**EXERCISE DETAILS**
Repeat the entire listing exactly as written.

##### DATASET CONTENT

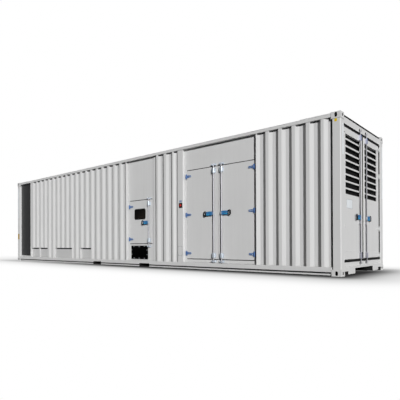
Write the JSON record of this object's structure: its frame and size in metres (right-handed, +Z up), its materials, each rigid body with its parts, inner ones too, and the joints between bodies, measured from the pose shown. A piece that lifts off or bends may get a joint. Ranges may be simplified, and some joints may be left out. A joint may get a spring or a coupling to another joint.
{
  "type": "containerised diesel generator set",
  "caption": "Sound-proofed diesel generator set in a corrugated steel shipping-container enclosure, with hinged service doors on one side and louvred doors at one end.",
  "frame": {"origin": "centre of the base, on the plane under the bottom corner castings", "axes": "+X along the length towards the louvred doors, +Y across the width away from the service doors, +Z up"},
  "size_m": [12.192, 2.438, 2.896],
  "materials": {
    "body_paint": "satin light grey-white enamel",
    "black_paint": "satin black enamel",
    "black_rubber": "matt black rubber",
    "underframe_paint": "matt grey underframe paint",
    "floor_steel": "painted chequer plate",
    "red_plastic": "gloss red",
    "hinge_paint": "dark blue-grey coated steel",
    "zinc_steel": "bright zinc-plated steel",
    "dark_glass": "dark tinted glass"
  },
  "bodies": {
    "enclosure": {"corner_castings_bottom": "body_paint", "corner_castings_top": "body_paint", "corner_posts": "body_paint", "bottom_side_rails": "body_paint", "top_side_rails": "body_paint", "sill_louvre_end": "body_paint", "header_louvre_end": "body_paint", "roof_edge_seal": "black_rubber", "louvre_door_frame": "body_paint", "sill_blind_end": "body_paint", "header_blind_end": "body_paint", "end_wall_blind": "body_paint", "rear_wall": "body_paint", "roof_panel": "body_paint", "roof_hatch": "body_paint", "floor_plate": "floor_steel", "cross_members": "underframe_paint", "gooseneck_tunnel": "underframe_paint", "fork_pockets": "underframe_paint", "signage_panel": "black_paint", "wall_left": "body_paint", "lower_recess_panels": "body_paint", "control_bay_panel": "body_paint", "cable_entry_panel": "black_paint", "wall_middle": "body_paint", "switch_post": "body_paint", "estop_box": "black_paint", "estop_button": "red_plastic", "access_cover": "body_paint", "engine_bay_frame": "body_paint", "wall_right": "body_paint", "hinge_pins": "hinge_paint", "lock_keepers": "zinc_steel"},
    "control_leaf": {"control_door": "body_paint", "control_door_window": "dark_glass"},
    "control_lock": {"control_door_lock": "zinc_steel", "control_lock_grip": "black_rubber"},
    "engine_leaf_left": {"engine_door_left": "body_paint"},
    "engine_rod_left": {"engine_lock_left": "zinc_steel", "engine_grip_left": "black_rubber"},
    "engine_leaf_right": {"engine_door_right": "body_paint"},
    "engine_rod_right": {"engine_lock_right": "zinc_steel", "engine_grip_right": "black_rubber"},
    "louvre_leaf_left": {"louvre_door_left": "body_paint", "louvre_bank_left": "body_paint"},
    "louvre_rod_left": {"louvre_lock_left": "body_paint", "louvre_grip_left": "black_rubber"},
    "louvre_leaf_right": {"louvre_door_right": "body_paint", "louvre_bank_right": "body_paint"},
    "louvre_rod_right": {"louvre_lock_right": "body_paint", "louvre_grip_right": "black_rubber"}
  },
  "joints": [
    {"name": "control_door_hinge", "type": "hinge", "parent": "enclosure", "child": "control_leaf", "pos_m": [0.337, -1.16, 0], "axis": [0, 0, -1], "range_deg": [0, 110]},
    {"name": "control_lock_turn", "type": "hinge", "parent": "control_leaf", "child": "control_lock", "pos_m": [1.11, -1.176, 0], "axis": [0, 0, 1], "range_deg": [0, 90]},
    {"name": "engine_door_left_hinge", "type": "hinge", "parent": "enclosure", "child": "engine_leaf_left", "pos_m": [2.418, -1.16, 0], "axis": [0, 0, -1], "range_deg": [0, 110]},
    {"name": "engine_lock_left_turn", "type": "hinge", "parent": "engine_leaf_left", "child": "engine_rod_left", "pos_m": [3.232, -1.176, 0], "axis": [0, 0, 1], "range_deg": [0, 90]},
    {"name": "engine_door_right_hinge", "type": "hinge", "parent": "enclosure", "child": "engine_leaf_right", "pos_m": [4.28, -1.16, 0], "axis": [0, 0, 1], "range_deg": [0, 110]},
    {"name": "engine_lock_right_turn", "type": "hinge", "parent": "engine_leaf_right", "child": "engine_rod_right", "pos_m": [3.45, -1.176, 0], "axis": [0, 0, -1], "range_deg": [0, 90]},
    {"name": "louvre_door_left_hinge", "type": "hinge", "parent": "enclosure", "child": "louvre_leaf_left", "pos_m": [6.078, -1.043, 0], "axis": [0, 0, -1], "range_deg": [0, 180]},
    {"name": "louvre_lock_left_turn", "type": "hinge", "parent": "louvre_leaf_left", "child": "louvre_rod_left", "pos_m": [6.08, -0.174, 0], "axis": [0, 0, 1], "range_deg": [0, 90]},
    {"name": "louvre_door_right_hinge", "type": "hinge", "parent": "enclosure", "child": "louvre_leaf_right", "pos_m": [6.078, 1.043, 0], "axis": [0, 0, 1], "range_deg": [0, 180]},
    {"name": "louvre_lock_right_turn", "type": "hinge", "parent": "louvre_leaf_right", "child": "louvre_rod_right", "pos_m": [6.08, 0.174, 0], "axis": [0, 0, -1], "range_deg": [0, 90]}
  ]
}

##########

**OUTPUT FOR THIS TASK**
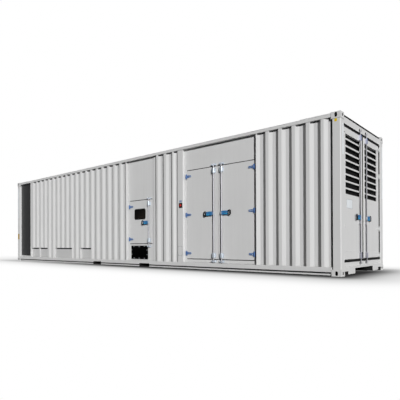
Write the JSON record of this object's structure: its frame and size in metres (right-handed, +Z up), its materials, each rigid body with its parts, inner ones too, and the joints between bodies, measured from the pose shown. A piece that lifts off or bends may get a joint. Ranges may be simplified, and some joints may be left out. A joint may get a spring or a coupling to another joint.
{
  "type": "containerised diesel generator set",
  "caption": "Sound-proofed diesel generator set in a corrugated steel shipping-container enclosure, with hinged service doors on one side and louvred doors at one end.",
  "frame": {"origin": "centre of the base, on the plane under the bottom corner castings", "axes": "+X along the length towards the louvred doors, +Y across the width away from the service doors, +Z up"},
  "size_m": [12.192, 2.438, 2.896],
  "materials": {
    "body_paint": "satin light grey-white enamel",
    "black_paint": "satin black enamel",
    "black_rubber": "matt black rubber",
    "underframe_paint": "matt grey underframe paint",
    "floor_steel": "painted chequer plate",
    "red_plastic": "gloss red",
    "hinge_paint": "dark blue-grey coated steel",
    "zinc_steel": "bright zinc-plated steel",
    "dark_glass": "dark tinted glass"
  },
  "bodies": {
    "enclosure": {"corner_castings_bottom": "body_paint", "corner_castings_top": "body_paint", "corner_posts": "body_paint", "bottom_side_rails": "body_paint", "top_side_rails": "body_paint", "sill_louvre_end": "body_paint", "header_louvre_end": "body_paint", "roof_edge_seal": "black_rubber", "louvre_door_frame": "body_paint", "sill_blind_end": "body_paint", "header_blind_end": "body_paint", "end_wall_blind": "body_paint", "rear_wall": "body_paint", "roof_panel": "body_paint", "roof_hatch": "body_paint", "floor_plate": "floor_steel", "cross_members": "underframe_paint", "gooseneck_tunnel": "underframe_paint", "fork_pockets": "underframe_paint", "signage_panel": "black_paint", "wall_left": "body_paint", "lower_recess_panels": "body_paint", "control_bay_panel": "body_paint", "cable_entry_panel": "black_paint", "wall_middle": "body_paint", "switch_post": "body_paint", "estop_box": "black_paint", "estop_button": "red_plastic", "access_cover": "body_paint", "engine_bay_frame": "body_paint", "wall_right": "body_paint", "hinge_pins": "hinge_paint", "lock_keepers": "zinc_steel"},
    "control_leaf": {"control_door": "body_paint", "control_door_window": "dark_glass"},
    "control_lock": {"control_door_lock": "zinc_steel", "control_lock_grip": "black_rubber"},
    "engine_leaf_left": {"engine_door_left": "body_paint"},
    "engine_rod_left": {"engine_lock_left": "zinc_steel", "engine_grip_left": "black_rubber"},
    "engine_leaf_right": {"engine_door_right": "body_paint"},
    "engine_rod_right": {"engine_lock_right": "zinc_steel", "engine_grip_right": "black_rubber"},
    "louvre_leaf_left": {"louvre_door_left": "body_paint", "louvre_bank_left": "body_paint"},
    "louvre_rod_left": {"louvre_lock_left": "body_paint", "louvre_grip_left": "black_rubber"},
    "louvre_leaf_right": {"louvre_door_right": "body_paint", "louvre_bank_right": "body_paint"},
    "louvre_rod_right": {"louvre_lock_right": "body_paint", "louvre_grip_right": "black_rubber"}
  },
  "joints": [
    {"name": "control_door_hinge", "type": "hinge", "parent": "enclosure", "child": "control_leaf", "pos_m": [0.337, -1.16, 0], "axis": [0, 0, -1], "range_deg": [0, 110]},
    {"name": "control_lock_turn", "type": "hinge", "parent": "control_leaf", "child": "control_lock", "pos_m": [1.11, -1.176, 0], "axis": [0, 0, 1], "range_deg": [0, 90]},
    {"name": "engine_door_left_hinge", "type": "hinge", "parent": "enclosure", "child": "engine_leaf_left", "pos_m": [2.418, -1.16, 0], "axis": [0, 0, -1], "range_deg": [0, 110]},
    {"name": "engine_lock_left_turn", "type": "hinge", "parent": "engine_leaf_left", "child": "engine_rod_left", "pos_m": [3.232, -1.176, 0], "axis": [0, 0, 1], "range_deg": [0, 90]},
    {"name": "engine_door_right_hinge", "type": "hinge", "parent": "enclosure", "child": "engine_leaf_right", "pos_m": [4.28, -1.16, 0], "axis": [0, 0, 1], "range_deg": [0, 110]},
    {"name": "engine_lock_right_turn", "type": "hinge", "parent": "engine_leaf_right", "child": "engine_rod_right", "pos_m": [3.45, -1.176, 0], "axis": [0, 0, -1], "range_deg": [0, 90]},
    {"name": "louvre_door_left_hinge", "type": "hinge", "parent": "enclosure", "child": "louvre_leaf_left", "pos_m": [6.078, -1.043, 0], "axis": [0, 0, -1], "range_deg": [0, 180]},
    {"name": "louvre_lock_left_turn", "type": "hinge", "parent": "louvre_leaf_left", "child": "louvre_rod_left", "pos_m": [6.08, -0.174, 0], "axis": [0, 0, 1], "range_deg": [0, 90]},
    {"name": "louvre_door_right_hinge", "type": "hinge", "parent": "enclosure", "child": "louvre_leaf_right", "pos_m": [6.078, 1.043, 0], "axis": [0, 0, 1], "range_deg": [0, 180]},
    {"name": "louvre_lock_right_turn", "type": "hinge", "parent": "louvre_leaf_right", "child": "louvre_rod_right", "pos_m": [6.08, 0.174, 0], "axis": [0, 0, -1], "range_deg": [0, 90]}
  ]
}